There is a silver lining of course. I suppose Grace can now shop it up at top African capitals such as Dar es Salaam instead of taking Zim dollars to the colonialists.
I remember quite vividly your visit here during the World Summit on Sustainable Development at the Sandton Convention Centre back in 2002 when you threw the down the gauntlet and dared Blair: “Blair keep your England and I will keep my Zimbabwe.” Methinks, quite frankly, that it seems like many of your countrymen have interpreted that sentiment quite literally by inviting you to keep YOUR Zimbabwe while they seek greener pastures here and elsewhere. They have left you to ruin, I mean run, that once beautiful country further and now look on with glee as you are handed the whole continent to put its economy on ‘a high’.
You can imagine the innovation that will result in being led by someone who has lived through several generations such as you have, comrade.
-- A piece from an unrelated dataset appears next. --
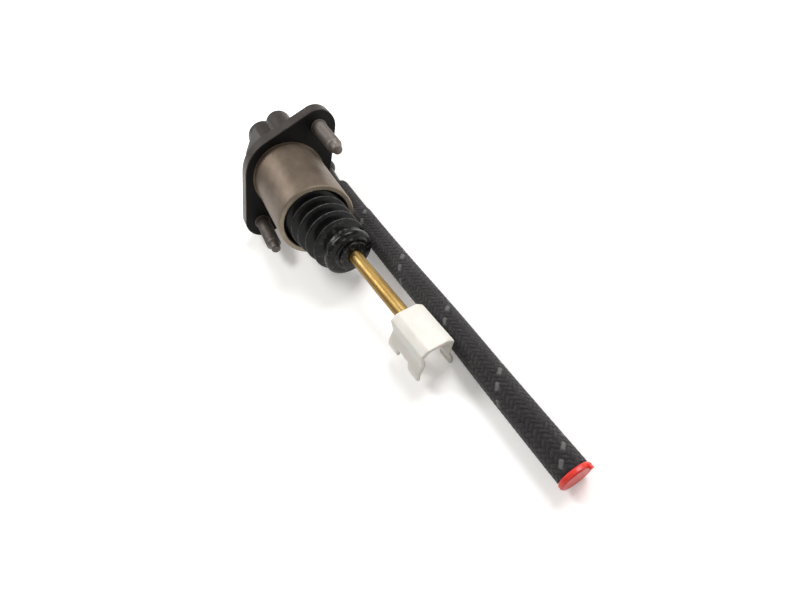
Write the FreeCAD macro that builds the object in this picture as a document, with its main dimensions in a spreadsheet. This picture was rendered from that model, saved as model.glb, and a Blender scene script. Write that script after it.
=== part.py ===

You can imagine the fresh ideas and new perspective that we can look forward to. It’s unimaginable. As unimaginable as your fall from Grace at YOUR airport recently.
Hope you made some time to visit Hillbrow while you were here, to touch base with some of your three million ambassadors out here. We have embraced them as a part of us, understanding what they may have run away from.
I don’t have much time now as I must go and be productive but this won’t be my last letter to you. Until then, keep Africa on a ‘high’.